> [WORK TO COMPLETE]: Look through the lines below and extract any with the word "JSON".
--- START PROVIDED ENTRIES ---
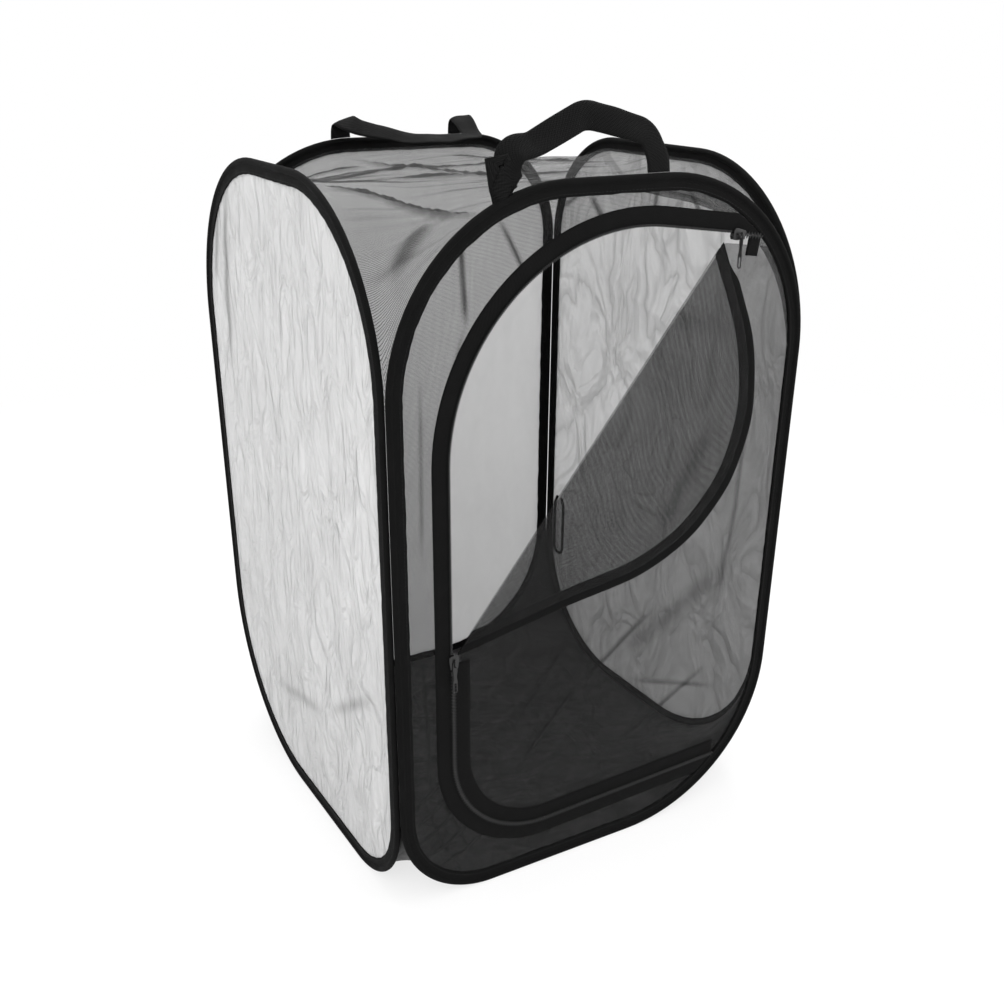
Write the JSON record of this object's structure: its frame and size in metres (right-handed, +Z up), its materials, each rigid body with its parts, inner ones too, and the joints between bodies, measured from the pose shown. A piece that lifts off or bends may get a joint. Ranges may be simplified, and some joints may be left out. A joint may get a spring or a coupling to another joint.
{
  "type": "insect cage",
  "caption": "Pop-up insect cage with spring wire hoops in fabric binding, net front and roof, white cloth walls, a zipped door and carrying handles.",
  "frame": {"origin": "on the ground under the middle of the cage, on the underside of the floor cloth", "axes": "+Z up, the longest way; +Y from the door side to the back; +X to the right seen from the door side"},
  "size_m": [0.3998, 0.4211, 0.6535],
  "materials": {
    "wire": "plain spring steel",
    "ferrule": "crimped sleeve",
    "tape": "black woven tape",
    "net": "black fine mesh",
    "white_cloth": "thin white cloth",
    "floor_cloth": "dark coated cloth",
    "coil": "black zip coil",
    "slider": "black enamel",
    "webbing": "black webbing and elastic"
  },
  "bodies": {
    "front_frame": {"front_hoop_wire": "wire", "front_hoop_ferrule": "ferrule", "front_binding": "tape", "front_net": "net", "door_net": "net", "zip_frame_tape": "tape", "zip_door_tape_top": "tape", "zip_door_tape_low": "tape", "zip_coil_top": "coil", "zip_coil_low": "coil", "zip_coil_frame": "coil"},
    "left_wall": {"left_hoop_wire": "wire", "left_hoop_ferrule": "ferrule", "left_binding": "tape", "left_wall_cloth": "white_cloth"},
    "right_wall": {"right_hoop_wire": "wire", "right_hoop_ferrule": "ferrule", "right_binding": "tape", "right_wall_cloth": "white_cloth", "tie_loop": "webbing"},
    "back_wall": {"back_hoop_wire": "wire", "back_hoop_ferrule": "ferrule", "back_binding": "tape", "back_wall_cloth": "white_cloth"},
    "roof": {"roof_net": "net"},
    "floor": {"floor_cloth": "floor_cloth"},
    "door_flap": {"door_flap_net": "net", "zip_flap_tape": "tape", "zip_coil_flap": "coil"},
    "upper_slider": {"upper_slider": "slider"},
    "upper_pull": {"upper_slider_pull": "slider"},
    "lower_slider": {"lower_slider": "slider"},
    "lower_pull": {"lower_slider_pull": "slider"},
    "front_handle": {"front_handle": "webbing"},
    "back_handle": {"back_handle": "webbing"}
  },
  "joints": [
    {"name": "left_wall_fold", "type": "hinge", "parent": "front_frame", "child": "left_wall", "pos_m": [-0.19595, -0.19595, 0], "axis": [0, 0, 1], "range_deg": [0, 80], "deforming": ["roof_net", "floor_cloth"]},
    {"name": "right_wall_fold", "type": "hinge", "parent": "front_frame", "child": "right_wall", "pos_m": [0.19441, -0.19441, 0], "axis": [0, 0, 1], "range_deg": [0, 80]},
    {"name": "back_wall_fold", "type": "hinge", "parent": "left_wall", "child": "back_wall", "pos_m": [-0.19441, 0.19441, 0], "axis": [0, 0, 1], "range_deg": [-80, 0]},
    {"name": "roof_fold", "type": "hinge", "parent": "front_frame", "child": "roof", "pos_m": [-0.19595, -0.19595, 0], "axis": [0, 0, 1], "range_deg": [0, 40]},
    {"name": "floor_fold", "type": "hinge", "parent": "front_frame", "child": "floor", "pos_m": [-0.19595, -0.19595, 0], "axis": [0, 0, 1], "range_deg": [0, 40]},
    {"name": "door_flap_hinge", "type": "hinge", "parent": "front_frame", "child": "door_flap", "pos_m": [-0.0155, -0.19775, 0.39775], "axis": [0.6224, 0, 0.7827], "range_deg": [-170, 5]},
    {"name": "upper_slider_slide", "type": "slide", "parent": "front_frame", "child": "upper_slider", "axis": [-0.9913, 0, 0.1316], "range_m": [0, 0.06]},
    {"name": "upper_pull_hinge", "type": "hinge", "parent": "upper_slider", "child": "upper_pull", "pos_m": [0.11646, -0.2036, 0.5503], "axis": [1, 0, 0], "range_deg": [-120, 0]},
    {"name": "lower_slider_slide", "type": "slide", "parent": "front_frame", "child": "lower_slider", "axis": [0, 0, 1], "range_m": [0, 0.08]},
    {"name": "lower_pull_hinge", "type": "hinge", "parent": "lower_slider", "child": "lower_pull", "pos_m": [-0.14496, -0.20215, 0.23697], "axis": [1, 0, 0], "range_deg": [-120, 0]},
    {"name": "front_handle_hinge", "type": "hinge", "parent": "front_frame", "child": "front_handle", "pos_m": [-0.032, -0.1973, 0.5973], "axis": [1, 0, 0], "range_deg": [-40, 150]},
    {"name": "back_handle_hinge", "type": "hinge", "parent": "back_wall", "child": "back_handle", "pos_m": [0.012, 0.1973, 0.5973], "axis": [1, 0, 0], "range_deg": [-105, 0]}
  ],
  "couplings": [
    {"joint": "right_wall_fold", "follows": "left_wall_fold", "ratio": 1},
    {"joint": "back_wall_fold", "follows": "left_wall_fold", "ratio": -1},
    {"joint": "roof_fold", "follows": "left_wall_fold", "ratio": 0.5},
    {"joint": "floor_fold", "follows": "left_wall_fold", "ratio": 0.5}
  ]
}
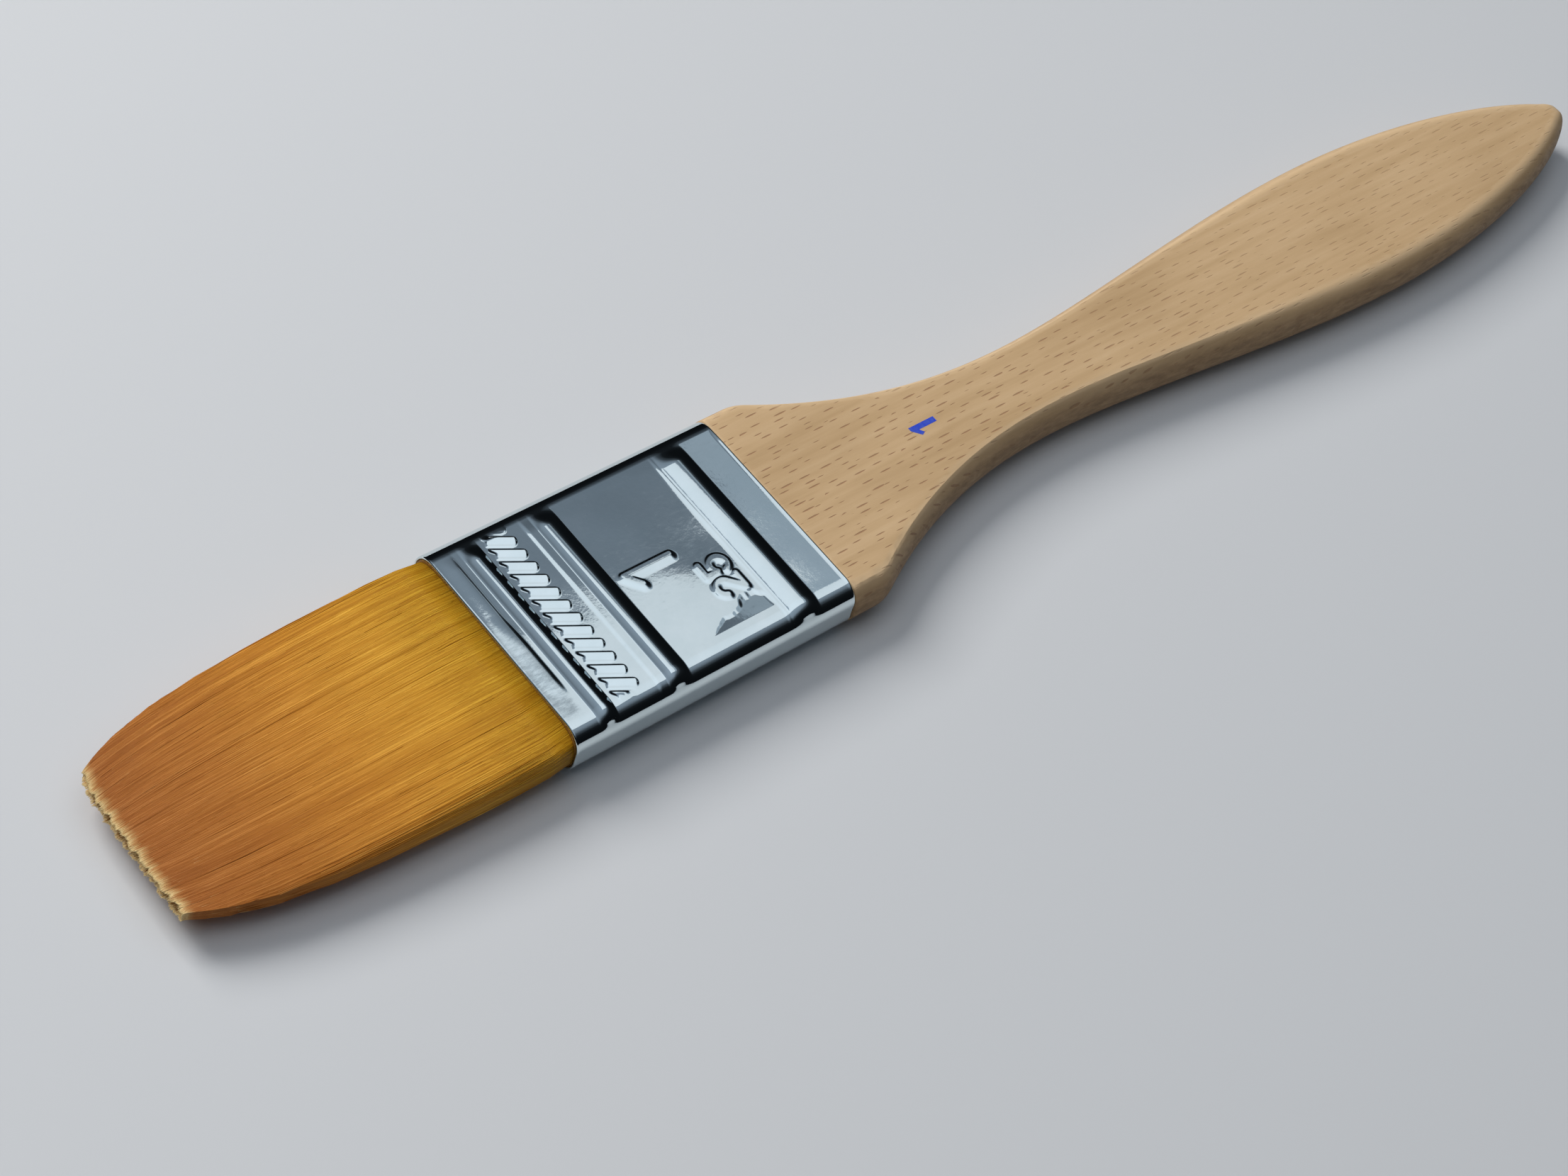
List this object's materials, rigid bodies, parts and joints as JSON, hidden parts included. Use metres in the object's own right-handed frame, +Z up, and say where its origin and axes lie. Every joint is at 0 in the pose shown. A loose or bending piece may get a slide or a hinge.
--- END PROVIDED ENTRIES ---
> [RESPONSE TO THE EXERCISE]:
Write the JSON record of this object's structure: its frame and size in metres (right-handed, +Z up), its materials, each rigid body with its parts, inner ones too, and the joints between bodies, measured from the pose shown. A piece that lifts off or bends may get a joint. Ranges may be simplified, and some joints may be left out. A joint may get a spring or a coupling to another joint.
List this object's materials, rigid bodies, parts and joints as JSON, hidden parts included. Use metres in the object's own right-handed frame, +Z up, and say where its origin and axes lie. Every joint is at 0 in the pose shown. A loose or bending piece may get a slide or a hinge.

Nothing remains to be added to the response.